E però non è da qui che arrivano i nuovi dolci che iniziamo a vedere sulle tavole o nelle vetrine, ma dalla confidenza crescente con le cucine di altri Paesi. Fino a vent’anni fa non ci si spingeva oltre il macchiettistico biscotto della fortuna o l’appiccicosa baklava del kebabbaro, mentre ora capita di terminare con noncuranza una cena di sushi con un daifuku, il dolcetto glutinoso giapponese ripieno di gelato o pasta a tè verde, fagioli bianchi o rossi, ideale per la porzione minuta e il concentrato modesto di zucchero. I ristoranti etnici ci stanno abituando a nuovi sapori e contrasti di gusto, a quantità ridotte o esagerate di dolcezza: le cheesecake di maracuja e goiaba dei famigerati nippobrasiliani; lo yogurt greco con miele e noci delle pigre colazioni domenicali; le stucchevolissime halva e knafeh mediorientali, rivendicate da turchi, palestinesi, israeliani e libanesi; l’himbasha etiope, un pane lievemente dolce e insaporito al cardamomo; le mooncake e i biscotti alle cipolle, al sesamo nero e ai fagioli azuki sugli scaffali delle pasticcerie cinesi. Ci sono anche più botteghine e supermercati dove comprare barattoli, lattine, farine, semi e ingredienti da tutto il mondo, per prepararsi a casa il dulce de leche argentino o la velvet cake statunitense.
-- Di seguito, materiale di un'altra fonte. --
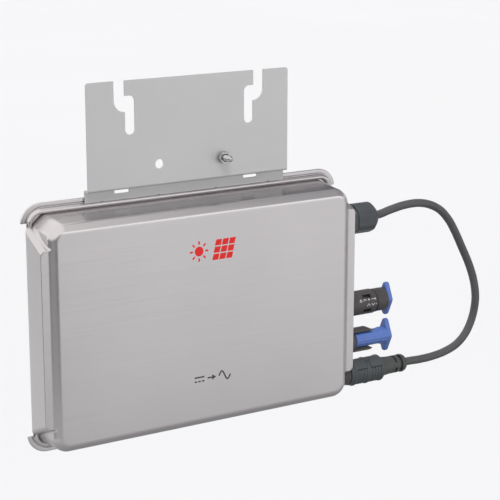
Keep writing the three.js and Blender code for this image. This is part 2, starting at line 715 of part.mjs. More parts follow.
add("circuit_board", circuitBoard(), finish(0x2f6b3c, 0.6, 0));
standoffs.forEach((at, i) => {
  add(`board_standoff_${i + 1}`, standoff(at), zinc());
  add(`board_screw_${i + 1}`, boardScrew(at), zinc());
});
add("transformer_core", transformerCore(), finish(0x3b3a3a, 0.7, 0));
add("transformer_winding", transformerWinding(), copper());
const canSleeve = finish(0x22304a, 0.4, 0.1);
[-84, -62, -40].forEach((x, i) => add(`capacitor_${i + 1}`, capacitorCan(x, 68), canSleeve));
[34, 56].forEach((x, i) => {
  const block = box([x, x + 14], [onBoard - 18, onBoard], [118, 148]);
  add(`film_capacitor_${i + 1}`, block, finish(0xb7a13a, 0.5, 0));
});
[-84, -65, -46].forEach((x, i) => add(`power_transistor_${i + 1}`, transistor(x), finish(0x26262a, 0.5, 0)));
add("heat_spreader", heatSpreader(), aluminium());
add("thermal_pad", box([-99, -31], [-31.7, -31.3], [111, 145]), finish(0x8f9db0, 0.8, 0));
add("output_relay", outputRelay(), finish(0x1f4f8a, 0.45, 0));
add("emi_choke", emiChoke(), finish(0x9a6a2c, 0.5, 0.3));
add("radio_module", radioModule(), aluminium());

add("gland_body", glandBody(), greyPlastic());
add("gland_dome_nut", glandDomeNut(), greyPlastic());
add("gland_seal", glandSeal(), rubber());
add("gland_lock_nut", glandLockNut(), greyPlastic());

add("dc_socket_body", dcSocketBody(), blackPlastic());
add("dc_socket_contact", dcContact(SOCKET_Z, 160), copper());
add("dc_socket_nut", dcPanelNut(SOCKET_Z), blackPlastic());
add("dc_socket_cap", dcSocketCap(), bluePlastic());
add("dc_plug_body", dcPlugBody(), blackPlastic());
add("dc_plug_latch_upper", latchArm(1), blackPlastic());
add("dc_plug_latch_lower", latchArm(-1), blackPlastic());
add("dc_plug_pin", dcPlugPin(), copper());
add("dc_plug_nut", dcPanelNut(PLUG_Z), blackPlastic());
add("dc_plug_cap", dcPlugCap(), bluePlastic());
add("dc_lead_socket", dcLead(SOCKET_Z, 90), finish(0xa02020, 0.6, 0));
add("dc_lead_plug", dcLead(PLUG_Z, 90), rubber());

add("ac_port", acPort(), blackPlastic());
add("ac_contacts", acContacts(), copper());
add("ac_plug_body", acPlugBody(), blackPlastic());
add("ac_coupling_ring", acCouplingRing(), greyPlastic());
add("ac_back_nut", acBackNut(), blackPlastic());
add("ac_cable", acCable(), greyPlastic());

export default inverter;
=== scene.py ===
"""Micro inverter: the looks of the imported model.

Two drawn stainless covers with a hanging bracket, a cable gland, two DC connectors with blue
blanking caps, and an AC plug at the end of a short looped cable.
"""

import json
import math

import bmesh
import bpy
import numpy as np
from mathutils import Matrix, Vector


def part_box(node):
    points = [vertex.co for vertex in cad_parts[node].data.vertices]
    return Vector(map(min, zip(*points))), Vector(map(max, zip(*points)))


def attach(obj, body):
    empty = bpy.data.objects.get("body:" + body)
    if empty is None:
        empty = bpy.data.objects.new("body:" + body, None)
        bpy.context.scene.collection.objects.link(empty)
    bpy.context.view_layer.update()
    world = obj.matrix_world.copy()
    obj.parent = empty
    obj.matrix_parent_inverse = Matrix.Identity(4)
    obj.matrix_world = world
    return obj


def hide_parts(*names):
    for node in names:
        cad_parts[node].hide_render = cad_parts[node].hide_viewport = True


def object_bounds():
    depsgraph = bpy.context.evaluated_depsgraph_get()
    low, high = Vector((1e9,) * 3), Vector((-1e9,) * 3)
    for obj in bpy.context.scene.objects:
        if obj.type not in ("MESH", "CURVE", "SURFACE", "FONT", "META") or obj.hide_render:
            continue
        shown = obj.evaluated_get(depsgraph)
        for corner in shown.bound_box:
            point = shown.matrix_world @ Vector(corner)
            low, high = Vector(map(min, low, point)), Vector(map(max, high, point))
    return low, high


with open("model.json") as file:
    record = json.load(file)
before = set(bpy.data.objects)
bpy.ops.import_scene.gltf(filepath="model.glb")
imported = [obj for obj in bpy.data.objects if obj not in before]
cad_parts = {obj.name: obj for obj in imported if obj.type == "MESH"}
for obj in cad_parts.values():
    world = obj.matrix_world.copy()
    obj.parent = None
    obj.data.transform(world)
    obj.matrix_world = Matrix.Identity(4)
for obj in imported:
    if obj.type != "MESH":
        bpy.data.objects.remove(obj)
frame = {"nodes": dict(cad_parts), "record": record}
cad_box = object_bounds()

# ------------------------------------------------------------------ frame and driving sizes
# Shapes are drawn in millimetres in the covers' own frame: Y = 0 is the joint between the covers,
# Z = 0 the bottom edge of the rear cover and X = 0 its middle.
MM = 0.001
HEM_FRONT = -0.8  # the rear cover's hem stands this far in front of the joint
rear_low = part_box("rear_cover")[0]
ORIGIN = np.array([0.0, rear_low.y / MM - HEM_FRONT, rear_low.z / MM])
X, Y, Z = 0, 1, 2


def to_row(points):
    return (np.asarray(points, float) + ORIGIN) * MM


def span(node, axis):
    """Lowest and highest value of a CAD node along an axis, in the covers' frame."""
    low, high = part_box(node)
    return low[axis] / MM - ORIGIN[axis], high[axis] / MM - ORIGIN[axis]


def middle(node, axis):
    return sum(span(node, axis)) / 2


RIM_HALF = span("rear_cover", X)[1]
RIM_TOP = span("rear_cover", Z)[1]
RIM_CORNER = 15
HEM = 2.8
TRIM_HALF, TRIM_LOW, TRIM_HIGH = 127.5, 13.4, 170.5
SHEET = 1.0
FRONT = span("front_cover", Y)[0]
HOUSING_HALF = 125.4
HOUSING_BACK_Z = (5.2, 176.5)
HOUSING_FRONT_Z = (8.3, 173.2)
HOUSING_CORNER = 12
FRONT_EDGE = 6
SHOULDER_HALF = span("front_cover", X)[1]
SHOULDER_FRONT = -30.6
SHOULDER_BACK = -5.2
SHOULDER_FRONT_Z = (27, 157)
SHOULDER_BACK_Z = (16, 168.6)
SHOULDER_EDGE = 0.25
STEP_FILLET = 1.2
BEAD_INSET, BEAD_WIDTH, BEAD_HEIGHT = 3.6, 4.6, 3.7
FLANGE_INNER = 12

AXIS_Y = middle("gland_dome_nut", Y)
GLAND_Z = middle("gland_dome_nut", Z)
SOCKET_Z = middle("dc_socket_body", Z)
PLUG_Z = middle("dc_plug_body", Z)
AC_Z = middle("ac_port", Z)
WALL = SHOULDER_HALF
AC_PORT_RADIUS = 9
COLLAR = 9.7  # radius of both DC connectors next to the wall
RIVET_X = (-70, -24, 24, 70)
RIVET_Z = 179
RIVET_HOLE = 1.5


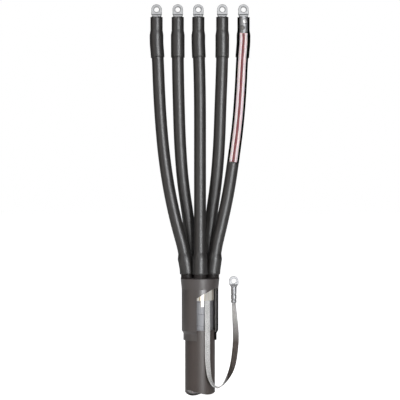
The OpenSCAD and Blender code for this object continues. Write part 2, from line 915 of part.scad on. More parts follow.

A Milano si va da Oriental, specializzato in cibi asiatici e con mochi giapponesi fatti a mano; oppure da American Crunch dove si trova la Vegemite, i preparati per i fudge, i donuts e barrette caloricissime di tutti i tipi; o ancora da Kathay, dove c’è veramente di tutto; a Roma c’è il fornitissimo e storico Castroni, con prelibatezze da ogni posto del mondo. Questi dolci esotici ci abituano a essere più coraggiosi e capita di esercitare una nuova leggerezza anche in un ristorante italiano al passo coi tempi: in pasticceria si traduce in un divertente contrasto tra sapori – aprì la strada l’ormai desueto cioccolato-sale-olio-d’oliva – e nell’incastro di ingredienti insoliti, come fiori, bacche e verdure. Da Björk, ristorante di cucina nordica a Milano, potete tentare con una bavarese al cioccolato bianco e asparagi bianchi, con sorbetto di fiori di sambuco e croccante ai semi di lino. Al Consorzio di Torino, bistrot segnalato dalla guida Michelin, il dessert più richiesto è già il Dolce e salato al cioccolato con nocciole, capperi e cavolfiore, ma non mancano proposte con melanzane, funghi e cervella, a seconda della stagione; trovate anche la classica panna cotta, ma con latte crudo e salse al chinotto, barbaresco e torrone, se siete ancora tra quelli pavidi.